Written task
Exactly the lines from the one containing "and its body" through the one containing "imported = [obj" must be returned; include both ends and nothing else.

══ Dataset content ══

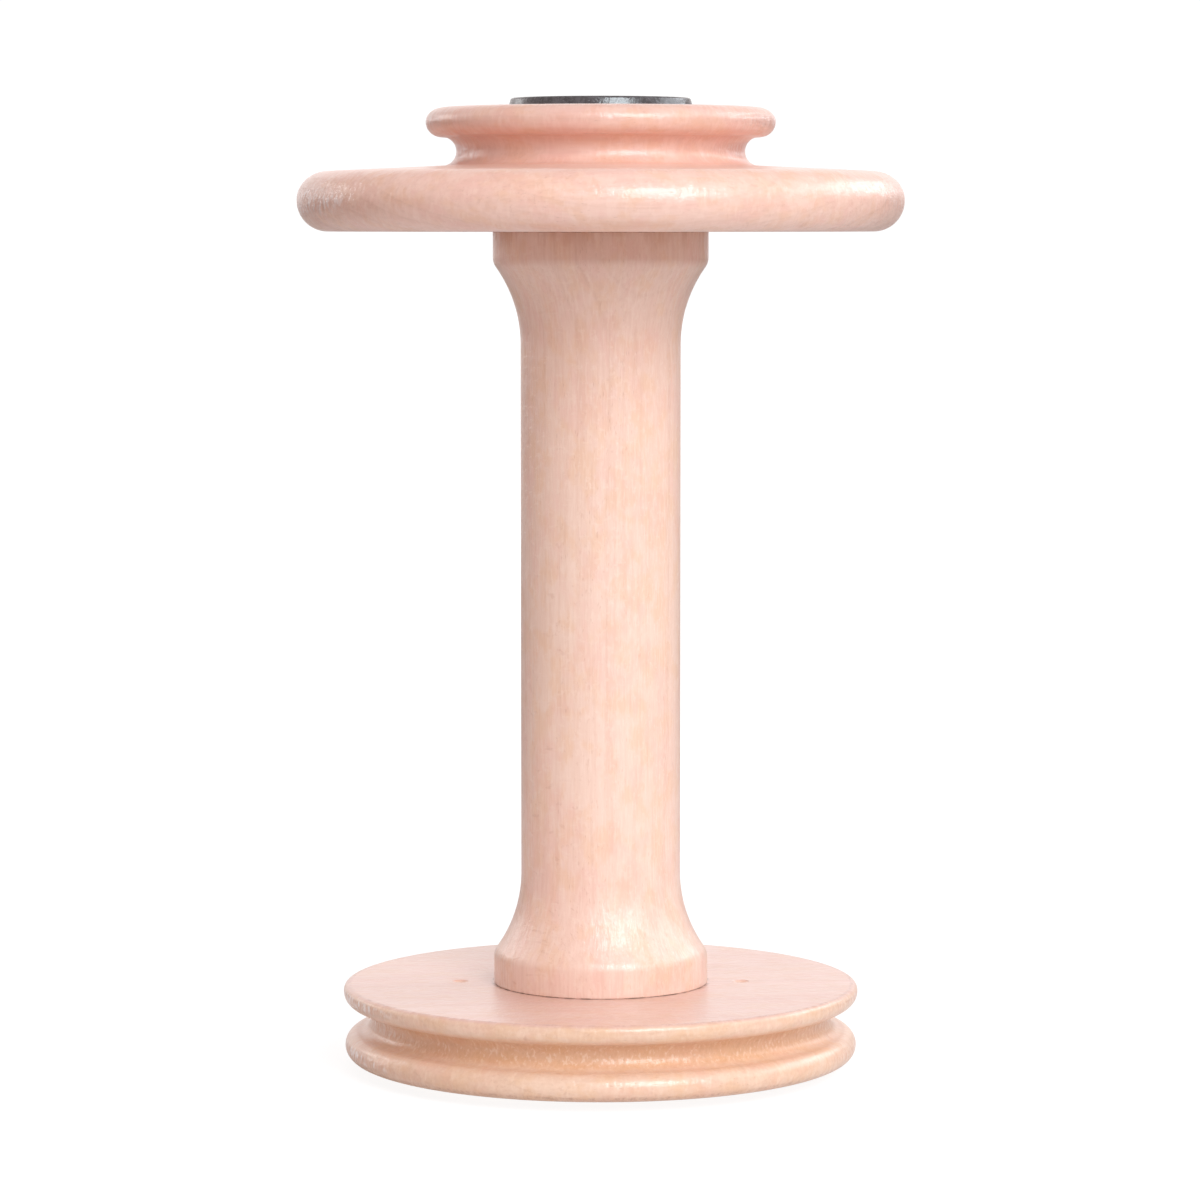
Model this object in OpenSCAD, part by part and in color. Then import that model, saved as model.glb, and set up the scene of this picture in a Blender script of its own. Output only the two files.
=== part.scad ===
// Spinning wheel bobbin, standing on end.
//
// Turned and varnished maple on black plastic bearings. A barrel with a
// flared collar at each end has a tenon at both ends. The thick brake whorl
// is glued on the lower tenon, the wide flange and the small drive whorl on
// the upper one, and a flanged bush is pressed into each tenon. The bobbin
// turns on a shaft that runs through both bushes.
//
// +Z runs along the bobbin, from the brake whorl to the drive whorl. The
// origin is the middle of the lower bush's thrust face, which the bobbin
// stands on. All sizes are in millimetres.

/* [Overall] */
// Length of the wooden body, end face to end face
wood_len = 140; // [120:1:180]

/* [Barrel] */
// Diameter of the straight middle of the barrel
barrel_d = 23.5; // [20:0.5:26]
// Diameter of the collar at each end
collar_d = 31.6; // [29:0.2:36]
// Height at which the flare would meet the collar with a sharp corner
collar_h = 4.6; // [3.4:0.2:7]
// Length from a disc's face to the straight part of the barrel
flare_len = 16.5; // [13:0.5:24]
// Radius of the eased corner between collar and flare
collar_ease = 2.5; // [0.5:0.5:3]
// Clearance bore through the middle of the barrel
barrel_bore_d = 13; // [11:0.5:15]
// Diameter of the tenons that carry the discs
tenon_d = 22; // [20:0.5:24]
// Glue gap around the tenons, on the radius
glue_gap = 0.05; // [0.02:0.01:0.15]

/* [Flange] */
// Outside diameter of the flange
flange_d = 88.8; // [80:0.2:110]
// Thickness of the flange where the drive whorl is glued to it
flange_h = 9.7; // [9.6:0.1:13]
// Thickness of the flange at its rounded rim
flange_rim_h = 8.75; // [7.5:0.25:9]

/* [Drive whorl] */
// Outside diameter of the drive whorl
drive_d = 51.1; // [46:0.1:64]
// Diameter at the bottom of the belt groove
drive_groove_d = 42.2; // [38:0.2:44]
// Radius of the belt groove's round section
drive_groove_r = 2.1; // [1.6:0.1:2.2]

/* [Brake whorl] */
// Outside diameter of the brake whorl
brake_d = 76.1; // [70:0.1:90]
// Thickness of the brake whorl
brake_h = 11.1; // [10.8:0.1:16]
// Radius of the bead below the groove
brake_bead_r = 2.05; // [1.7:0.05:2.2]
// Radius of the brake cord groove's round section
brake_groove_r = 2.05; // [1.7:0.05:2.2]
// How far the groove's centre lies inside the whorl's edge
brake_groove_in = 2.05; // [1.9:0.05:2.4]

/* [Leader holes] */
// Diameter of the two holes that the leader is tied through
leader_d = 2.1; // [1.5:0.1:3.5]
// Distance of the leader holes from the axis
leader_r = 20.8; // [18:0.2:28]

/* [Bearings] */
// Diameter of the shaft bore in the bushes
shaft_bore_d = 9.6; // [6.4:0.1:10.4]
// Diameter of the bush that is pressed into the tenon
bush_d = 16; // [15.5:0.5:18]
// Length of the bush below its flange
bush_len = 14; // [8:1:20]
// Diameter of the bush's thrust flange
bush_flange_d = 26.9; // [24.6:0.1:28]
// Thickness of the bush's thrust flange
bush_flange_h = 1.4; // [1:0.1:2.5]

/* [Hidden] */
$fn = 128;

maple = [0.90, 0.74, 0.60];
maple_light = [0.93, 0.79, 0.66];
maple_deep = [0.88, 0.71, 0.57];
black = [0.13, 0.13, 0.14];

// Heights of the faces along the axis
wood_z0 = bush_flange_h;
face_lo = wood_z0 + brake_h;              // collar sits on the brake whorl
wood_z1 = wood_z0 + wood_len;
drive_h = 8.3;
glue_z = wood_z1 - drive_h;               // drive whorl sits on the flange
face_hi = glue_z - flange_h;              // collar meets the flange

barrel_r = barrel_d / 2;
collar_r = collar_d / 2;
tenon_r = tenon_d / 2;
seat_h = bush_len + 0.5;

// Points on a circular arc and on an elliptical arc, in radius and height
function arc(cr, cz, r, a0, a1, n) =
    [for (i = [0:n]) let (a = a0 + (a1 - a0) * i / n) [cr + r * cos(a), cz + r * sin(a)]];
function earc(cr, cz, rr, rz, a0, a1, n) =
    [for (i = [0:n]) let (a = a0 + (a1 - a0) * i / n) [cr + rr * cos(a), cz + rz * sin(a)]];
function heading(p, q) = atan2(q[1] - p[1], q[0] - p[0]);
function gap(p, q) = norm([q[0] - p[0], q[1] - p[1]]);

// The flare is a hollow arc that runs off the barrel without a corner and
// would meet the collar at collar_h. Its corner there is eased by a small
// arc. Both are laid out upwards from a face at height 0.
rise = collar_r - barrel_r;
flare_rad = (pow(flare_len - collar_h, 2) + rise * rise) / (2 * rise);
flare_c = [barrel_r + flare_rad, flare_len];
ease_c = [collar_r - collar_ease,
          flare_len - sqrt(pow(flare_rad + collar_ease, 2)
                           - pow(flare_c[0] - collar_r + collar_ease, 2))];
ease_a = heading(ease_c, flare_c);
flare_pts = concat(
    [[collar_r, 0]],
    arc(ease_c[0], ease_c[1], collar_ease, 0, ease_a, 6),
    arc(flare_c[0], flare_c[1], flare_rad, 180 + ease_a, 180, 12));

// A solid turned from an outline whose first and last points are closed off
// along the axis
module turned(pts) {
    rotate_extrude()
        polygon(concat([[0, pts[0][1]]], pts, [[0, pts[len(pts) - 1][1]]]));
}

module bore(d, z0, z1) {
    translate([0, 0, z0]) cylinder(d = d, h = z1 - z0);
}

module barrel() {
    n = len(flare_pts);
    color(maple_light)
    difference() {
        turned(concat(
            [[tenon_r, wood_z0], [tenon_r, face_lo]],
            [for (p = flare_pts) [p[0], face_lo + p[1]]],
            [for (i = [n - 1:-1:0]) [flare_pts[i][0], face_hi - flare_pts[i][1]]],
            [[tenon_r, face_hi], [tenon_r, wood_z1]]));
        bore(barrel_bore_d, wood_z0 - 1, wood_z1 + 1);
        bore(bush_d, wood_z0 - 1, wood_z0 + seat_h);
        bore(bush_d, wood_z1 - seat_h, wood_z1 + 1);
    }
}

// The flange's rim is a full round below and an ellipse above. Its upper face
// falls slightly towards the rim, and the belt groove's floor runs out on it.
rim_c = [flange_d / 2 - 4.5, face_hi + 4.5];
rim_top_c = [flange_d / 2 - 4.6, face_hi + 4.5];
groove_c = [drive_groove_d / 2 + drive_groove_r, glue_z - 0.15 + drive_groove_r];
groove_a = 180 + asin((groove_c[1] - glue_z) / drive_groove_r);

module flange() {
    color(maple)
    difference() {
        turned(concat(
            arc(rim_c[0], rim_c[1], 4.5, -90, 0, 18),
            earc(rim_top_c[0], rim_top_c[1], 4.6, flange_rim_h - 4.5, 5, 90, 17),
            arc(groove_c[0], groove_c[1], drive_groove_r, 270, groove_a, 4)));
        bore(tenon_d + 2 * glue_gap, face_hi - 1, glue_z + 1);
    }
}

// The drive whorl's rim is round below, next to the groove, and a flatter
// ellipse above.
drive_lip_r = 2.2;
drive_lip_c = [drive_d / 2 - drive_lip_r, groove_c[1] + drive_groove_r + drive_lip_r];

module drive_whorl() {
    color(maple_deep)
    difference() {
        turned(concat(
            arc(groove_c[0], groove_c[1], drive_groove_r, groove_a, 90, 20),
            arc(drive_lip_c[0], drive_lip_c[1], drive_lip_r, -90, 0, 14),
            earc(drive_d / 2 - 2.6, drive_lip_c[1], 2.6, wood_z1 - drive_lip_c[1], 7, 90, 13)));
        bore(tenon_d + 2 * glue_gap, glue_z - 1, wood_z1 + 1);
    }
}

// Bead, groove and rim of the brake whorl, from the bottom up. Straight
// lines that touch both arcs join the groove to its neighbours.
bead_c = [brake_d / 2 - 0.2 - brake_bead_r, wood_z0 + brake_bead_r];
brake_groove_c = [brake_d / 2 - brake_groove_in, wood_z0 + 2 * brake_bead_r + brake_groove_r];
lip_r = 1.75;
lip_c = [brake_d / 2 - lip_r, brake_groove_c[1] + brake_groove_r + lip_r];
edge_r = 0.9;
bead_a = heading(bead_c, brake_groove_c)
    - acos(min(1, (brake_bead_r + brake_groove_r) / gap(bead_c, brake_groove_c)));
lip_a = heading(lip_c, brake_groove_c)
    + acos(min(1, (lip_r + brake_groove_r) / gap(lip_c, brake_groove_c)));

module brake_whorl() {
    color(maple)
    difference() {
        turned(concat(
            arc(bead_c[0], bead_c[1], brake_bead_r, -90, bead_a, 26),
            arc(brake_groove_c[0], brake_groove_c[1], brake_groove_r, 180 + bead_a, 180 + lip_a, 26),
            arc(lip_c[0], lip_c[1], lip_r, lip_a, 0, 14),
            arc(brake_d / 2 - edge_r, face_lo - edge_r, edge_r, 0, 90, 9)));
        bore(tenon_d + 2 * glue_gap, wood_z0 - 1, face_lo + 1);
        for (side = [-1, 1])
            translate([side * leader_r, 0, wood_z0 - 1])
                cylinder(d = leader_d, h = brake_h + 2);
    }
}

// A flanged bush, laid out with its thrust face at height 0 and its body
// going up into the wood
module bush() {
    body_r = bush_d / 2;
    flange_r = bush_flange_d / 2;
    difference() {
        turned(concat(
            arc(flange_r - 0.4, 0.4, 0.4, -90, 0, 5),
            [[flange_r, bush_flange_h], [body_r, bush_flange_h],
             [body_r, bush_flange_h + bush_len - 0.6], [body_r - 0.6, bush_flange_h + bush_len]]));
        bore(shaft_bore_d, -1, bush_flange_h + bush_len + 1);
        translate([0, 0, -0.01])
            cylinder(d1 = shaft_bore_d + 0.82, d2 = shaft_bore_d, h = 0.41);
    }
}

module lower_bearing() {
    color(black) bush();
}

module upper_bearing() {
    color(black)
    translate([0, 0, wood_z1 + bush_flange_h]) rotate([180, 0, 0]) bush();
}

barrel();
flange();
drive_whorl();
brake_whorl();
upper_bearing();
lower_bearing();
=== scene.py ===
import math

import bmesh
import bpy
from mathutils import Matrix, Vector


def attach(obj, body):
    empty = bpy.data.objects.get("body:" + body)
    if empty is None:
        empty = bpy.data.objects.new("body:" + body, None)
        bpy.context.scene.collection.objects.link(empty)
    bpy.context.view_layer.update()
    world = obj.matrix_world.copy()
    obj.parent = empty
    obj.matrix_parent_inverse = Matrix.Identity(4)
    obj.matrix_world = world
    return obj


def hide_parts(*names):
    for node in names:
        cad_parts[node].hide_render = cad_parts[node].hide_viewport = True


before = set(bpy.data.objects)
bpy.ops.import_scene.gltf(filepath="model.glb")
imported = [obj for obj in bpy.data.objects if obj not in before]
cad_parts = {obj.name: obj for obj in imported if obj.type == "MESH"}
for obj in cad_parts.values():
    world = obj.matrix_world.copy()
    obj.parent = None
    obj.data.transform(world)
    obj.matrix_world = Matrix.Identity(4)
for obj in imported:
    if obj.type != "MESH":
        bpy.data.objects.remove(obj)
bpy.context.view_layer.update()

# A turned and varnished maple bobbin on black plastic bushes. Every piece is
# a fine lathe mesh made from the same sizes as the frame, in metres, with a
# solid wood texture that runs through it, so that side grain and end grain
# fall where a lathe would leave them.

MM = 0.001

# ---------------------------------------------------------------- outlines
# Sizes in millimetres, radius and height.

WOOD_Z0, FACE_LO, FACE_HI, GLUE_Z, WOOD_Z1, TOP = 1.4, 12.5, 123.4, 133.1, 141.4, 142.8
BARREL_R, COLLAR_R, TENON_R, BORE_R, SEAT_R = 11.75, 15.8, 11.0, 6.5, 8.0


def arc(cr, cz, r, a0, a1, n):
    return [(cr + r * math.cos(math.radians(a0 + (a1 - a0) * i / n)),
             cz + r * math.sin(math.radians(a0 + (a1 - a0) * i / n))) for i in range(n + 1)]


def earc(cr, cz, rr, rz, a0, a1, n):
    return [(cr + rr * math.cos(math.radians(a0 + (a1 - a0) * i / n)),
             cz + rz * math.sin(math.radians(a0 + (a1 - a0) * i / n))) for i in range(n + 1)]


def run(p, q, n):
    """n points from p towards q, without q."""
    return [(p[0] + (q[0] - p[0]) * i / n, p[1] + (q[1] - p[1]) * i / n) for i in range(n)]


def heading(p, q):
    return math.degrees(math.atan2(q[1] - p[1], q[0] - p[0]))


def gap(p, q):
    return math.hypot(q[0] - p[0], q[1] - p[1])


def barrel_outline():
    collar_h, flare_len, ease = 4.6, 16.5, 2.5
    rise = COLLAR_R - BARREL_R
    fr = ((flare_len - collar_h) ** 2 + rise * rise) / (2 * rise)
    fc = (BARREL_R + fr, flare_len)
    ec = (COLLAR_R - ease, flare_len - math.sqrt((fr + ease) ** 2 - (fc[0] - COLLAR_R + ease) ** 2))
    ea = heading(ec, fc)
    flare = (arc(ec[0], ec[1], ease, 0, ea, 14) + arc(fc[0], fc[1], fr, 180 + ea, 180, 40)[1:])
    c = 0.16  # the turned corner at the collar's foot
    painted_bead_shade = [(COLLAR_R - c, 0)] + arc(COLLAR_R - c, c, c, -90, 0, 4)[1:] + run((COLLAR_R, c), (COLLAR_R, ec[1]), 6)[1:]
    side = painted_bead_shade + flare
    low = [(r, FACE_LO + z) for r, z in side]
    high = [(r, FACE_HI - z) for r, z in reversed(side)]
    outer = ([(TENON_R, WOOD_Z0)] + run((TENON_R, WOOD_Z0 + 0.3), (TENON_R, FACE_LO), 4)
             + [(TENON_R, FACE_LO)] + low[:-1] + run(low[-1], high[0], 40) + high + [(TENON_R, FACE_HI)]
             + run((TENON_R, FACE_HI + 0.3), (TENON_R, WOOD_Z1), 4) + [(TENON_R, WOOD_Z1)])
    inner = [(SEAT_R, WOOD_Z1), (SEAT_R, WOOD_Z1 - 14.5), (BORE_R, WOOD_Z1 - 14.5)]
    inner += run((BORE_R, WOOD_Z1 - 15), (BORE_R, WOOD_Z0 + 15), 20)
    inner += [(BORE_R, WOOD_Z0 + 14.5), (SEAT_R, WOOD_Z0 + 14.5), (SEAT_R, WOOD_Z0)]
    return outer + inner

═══

Response to this task
// A flanged bush, laid out with its thrust face at height 0 and its body
// going up into the wood
module bush() {
    body_r = bush_d / 2;
    flange_r = bush_flange_d / 2;
    difference() {
        turned(concat(
            arc(flange_r - 0.4, 0.4, 0.4, -90, 0, 5),
            [[flange_r, bush_flange_h], [body_r, bush_flange_h],
             [body_r, bush_flange_h + bush_len - 0.6], [body_r - 0.6, bush_flange_h + bush_len]]));
        bore(shaft_bore_d, -1, bush_flange_h + bush_len + 1);
        translate([0, 0, -0.01])
            cylinder(d1 = shaft_bore_d + 0.82, d2 = shaft_bore_d, h = 0.41);
    }
}

module lower_bearing() {
    color(black) bush();
}

module upper_bearing() {
    color(black)
    translate([0, 0, wood_z1 + bush_flange_h]) rotate([180, 0, 0]) bush();
}

barrel();
flange();
drive_whorl();
brake_whorl();
upper_bearing();
lower_bearing();
=== scene.py ===
import math

import bmesh
import bpy
from mathutils import Matrix, Vector


def attach(obj, body):
    empty = bpy.data.objects.get("body:" + body)
    if empty is None:
        empty = bpy.data.objects.new("body:" + body, None)
        bpy.context.scene.collection.objects.link(empty)
    bpy.context.view_layer.update()
    world = obj.matrix_world.copy()
    obj.parent = empty
    obj.matrix_parent_inverse = Matrix.Identity(4)
    obj.matrix_world = world
    return obj


def hide_parts(*names):
    for node in names:
        cad_parts[node].hide_render = cad_parts[node].hide_viewport = True


before = set(bpy.data.objects)
bpy.ops.import_scene.gltf(filepath="model.glb")
imported = [obj for obj in bpy.data.objects if obj not in before]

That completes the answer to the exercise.